В десять утра в московских кинотеатрах детские сеансы; мы сидим одни в пустом зале. Черкасов-Стасов с огромной бородищей выпивает стаканчик молока и провозглашает холеным басом с экрана, безбожно окая: «Археология, музыка, живопись. Пропади они пропадом!» Хлопотливый Мусоргский размышляет патетически: «Если мой народ получится… Это превыше всего!»
– Куда теперь?
– Пошли по Москве шататься!
– Пойдем на Пятницкую, там Растрелли замечательный?
– А теперь в Фили, там моя любимая церковь.
Так проходили наши дни, когда не было гастролей. Однажды, я сказал Славе: «Слава, мне зачеты сдавать надо. Три дня».
– Три дня?! Пойдемте в консерваторию, я буду во дворике стоять, скромненько так, а Вы на меня показывайте и жалуйтесь, мы, мол, на репетицию опаздываем.

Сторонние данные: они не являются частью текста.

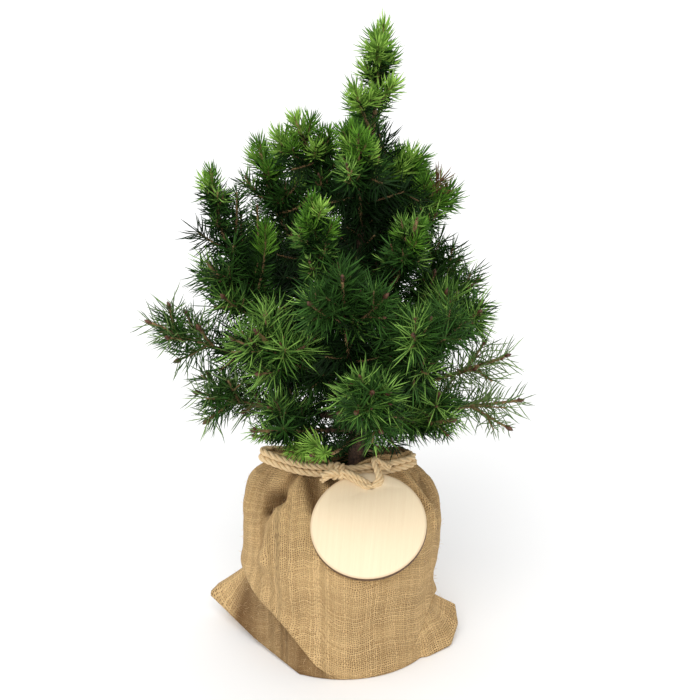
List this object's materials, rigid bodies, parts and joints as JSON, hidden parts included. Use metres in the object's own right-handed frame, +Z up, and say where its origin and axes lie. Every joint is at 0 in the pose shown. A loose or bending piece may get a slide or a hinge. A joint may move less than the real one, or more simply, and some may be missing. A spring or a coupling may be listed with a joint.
{
  "type": "sapling with root ball",
  "caption": "Young dwarf conifer whose root ball stands in a tied jute sack with a bare round wooden tag; a small plant for garden, patio or table scenes.",
  "frame": {"origin": "middle of the sack's flat underside", "axes": "+Z up the trunk, -Y to the side with the wooden tag, +X to the right as seen from that side"},
  "size_m": [0.2303, 0.2038, 0.3956],
  "materials": {
    "jute_cloth": "matte",
    "jute_rope": "matte",
    "peat_soil": "matte",
    "pale_plywood": "matte",
    "spruce_bark": "matte",
    "spruce_needles": "matte"
  },
  "bodies": {
    "root": {"bough_back_left": "spruce_bark", "bough_back_low_left": "spruce_bark", "bough_back_low_right": "spruce_bark", "bough_back_middle": "spruce_bark", "bough_back_right": "spruce_bark", "bough_back_right_high": "spruce_bark", "bough_front_base": "spruce_bark", "bough_front_base_left": "spruce_bark", "bough_front_base_right": "spruce_bark", "bough_front_left": "spruce_bark", "bough_front_left_high": "spruce_bark", "bough_front_low": "spruce_bark", "bough_front_middle": "spruce_bark", "bough_front_right": "spruce_bark", "bough_front_right_high": "spruce_bark", "bough_left_back_high": "spruce_bark", "bough_left_high": "spruce_bark", "bough_left_inner": "spruce_bark", "bough_left_low": "spruce_bark", "bough_left_middle": "spruce_bark", "bough_right_high": "spruce_bark", "bough_right_low": "spruce_bark", "bough_right_middle": "spruce_bark", "bough_right_outer": "spruce_bark", "foliage_back_left": "spruce_needles", "foliage_back_low_left": "spruce_needles", "foliage_back_low_right": "spruce_needles", "foliage_back_middle": "spruce_needles", "foliage_back_right": "spruce_needles", "foliage_back_right_high": "spruce_needles", "foliage_back_top": "spruce_needles", "foliage_front_base": "spruce_needles", "foliage_front_base_left": "spruce_needles", "foliage_front_base_right": "spruce_needles", "foliage_front_left": "spruce_needles", "foliage_front_left_high": "spruce_needles", "foliage_front_low": "spruce_needles", "foliage_front_middle": "spruce_needles", "foliage_front_right": "spruce_needles", "foliage_front_right_high": "spruce_needles", "foliage_front_top": "spruce_needles", "foliage_leader": "spruce_needles", "foliage_left_back_high": "spruce_needles", "foliage_left_high": "spruce_needles", "foliage_left_inner": "spruce_needles", "foliage_left_low": "spruce_needles", "foliage_left_middle": "spruce_needles", "foliage_left_top": "spruce_needles", "foliage_right_high": "spruce_needles", "foliage_right_low": "spruce_needles", "foliage_right_middle": "spruce_needles", "foliage_right_outer": "spruce_needles", "foliage_right_top": "spruce_needles", "jute_sack": "jute_cloth", "neck_rope": "jute_rope", "root_ball": "peat_soil", "trunk": "spruce_bark", "wooden_tag": "pale_plywood"}
  },
  "joints": []
}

Получилось! Я сдал так теорию, историю музыки и еще какую-то муру. Стою на экзамене, вроде как смущенный, подхожу к окну, делаю руками жест – никак, мол, не могу, зачет. Препод шасть к окну. Смотрит, с кем это я там перемигиваюсь. А там Слава требовательно так кепкой машет, как Ленин. Препод проникнется и отпустит: «Идите, идите, не смею задерживать, это самая лучшая школа!»

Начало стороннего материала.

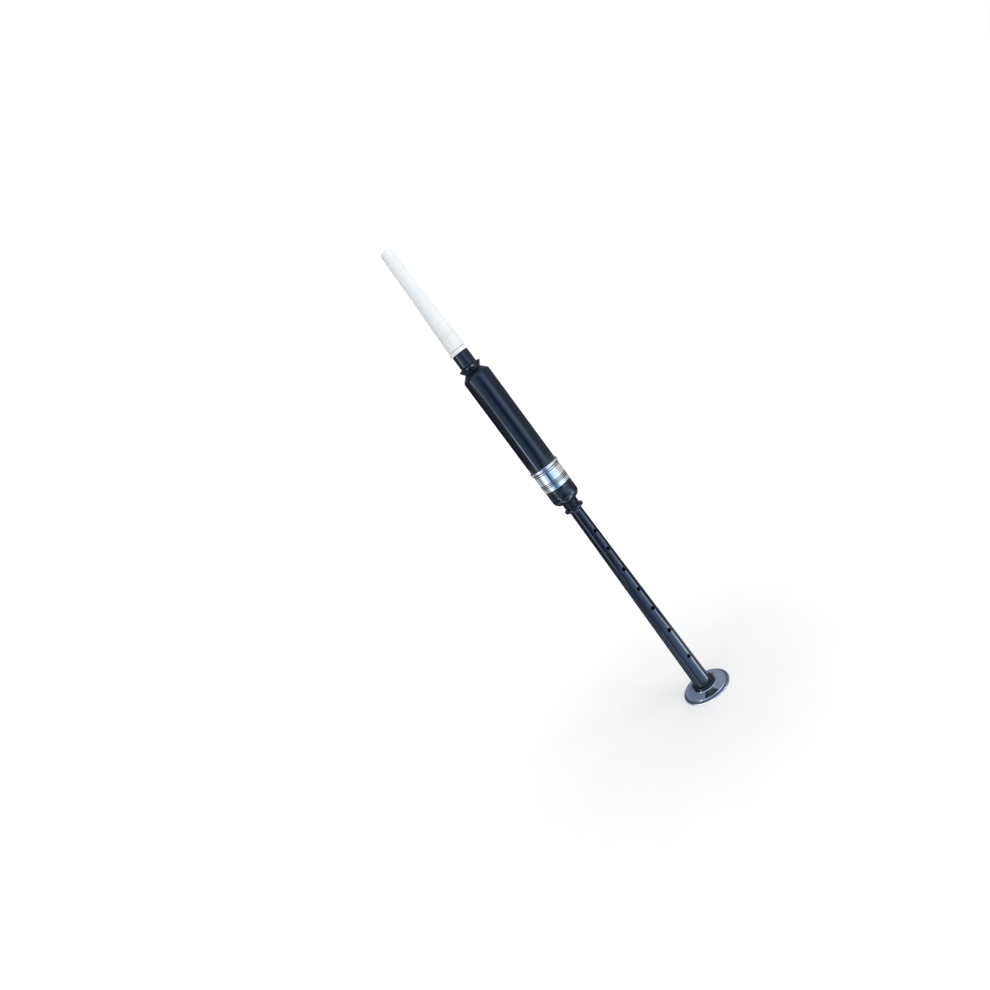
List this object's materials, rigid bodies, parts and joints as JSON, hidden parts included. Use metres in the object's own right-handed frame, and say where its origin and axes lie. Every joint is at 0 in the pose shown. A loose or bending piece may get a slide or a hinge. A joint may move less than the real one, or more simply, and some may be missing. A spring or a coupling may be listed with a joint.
{
  "type": "practice chanter",
  "caption": "Two-section woodwind practice chanter: tapered tube with finger holes on a metal sole, ferrule, reed chamber with a double reed, and a pull-off mouthpiece.",
  "frame": {"origin": "centre of the sole's flat resting face", "axes": "+Z along the bore from the sole to the mouthpiece, the seven finger holes face -Y and the thumb hole faces +Y"},
  "size_m": [0.051, 0.051, 0.533],
  "materials": {
    "black_plastic": "polished black plastic with a navy tint and fine turning lines",
    "nickel": "polished nickel plate with fine turning lines",
    "white_plastic": "translucent milky white moulded plastic",
    "waxed_hemp": "waxed hemp thread, wound level",
    "brass": "drawn tube",
    "yellow_plastic": "moulded amber-yellow plastic",
    "blade_plastic": "thin frosted white plastic",
    "red_thread": "waxed red thread, wound tight",
    "bridle_thread": "raised ring of lighter red thread"
  },
  "bodies": {
    "lower_section": {"lower_section": "black_plastic", "tenon_hemp": "waxed_hemp", "sole": "nickel"},
    "reed": {"reed_staple": "brass", "reed_plug": "yellow_plastic", "reed_blade_front": "blade_plastic", "reed_blade_back": "blade_plastic", "reed_binding": "red_thread", "reed_bridle": "bridle_thread"},
    "top_section": {"top_section": "black_plastic", "ferrule": "nickel", "mouthpiece_hemp": "waxed_hemp"},
    "mouthpiece": {"mouthpiece": "white_plastic", "mouthpiece_ring": "white_plastic"}
  },
  "joints": [
    {"name": "top_section_slide", "type": "slide", "parent": "lower_section", "child": "top_section", "axis": [0, 0, 1], "range_m": [0, 0.1]},
    {"name": "mouthpiece_slide", "type": "slide", "parent": "top_section", "child": "mouthpiece", "axis": [0, 0, 1], "range_m": [0, 0.03]},
    {"name": "reed_slide", "type": "slide", "parent": "lower_section", "child": "reed", "axis": [0, 0, 1], "range_m": [0, 0.015]}
  ]
}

Так за меня Рихтер кепкой зачеты сдавал!
Так дружим, что даже на гастроли ехать не хочется. А меня в мае в Японии ждут. Расставаться до слез тяжело. И Слава никуда не хочет ехать. Разъехались все-таки. Я – первый раз в жизни – в Японию полетел, Слава поехал на свой фестиваль в Тур.
Провел я гастроли в Японии с этюдами Шопена и с бессменным первым концертом Чайковского. Особенного впечатления на меня эта поездка не произвела. Молодые японочки орали, как на попконцерте. Да так ко мне лезли, что пришлось полиции меня в кольцо взять. Азию я понял и полюбил много позже, когда вышел из образа «жениха-лауреата». А в ту первую поездку мне больше всего запомнились не небоскребы и огни Большого Токио, а полет в самолете. Потому что летел я со своей любимой сборной СССР по волейболу. Это были настоящие звезды спорта: гениальный разводящий Зайцев, нападающий Полищук и другие ребята из команды ЦСКА. Мы познакомились. А потом волейболисты ходили на мои концерты, а я по блату покупал недоступный для простого совка спортивный инвентарь. Без подобного обмена любезностями (ты мне – я тебе) жить в брежневском государстве было невозможно.
После Японии – Лондон, затем – Италия. Осенью мы оба вернулись в Москву. Я сразу бросился к Славе на Бронную, а он… он сидел, закутанный в плед, в затемненной спальне. Лицо, как у Пьеро. В глазах – слезы. Таким я его никогда не видел. Я испугался за его жизнь.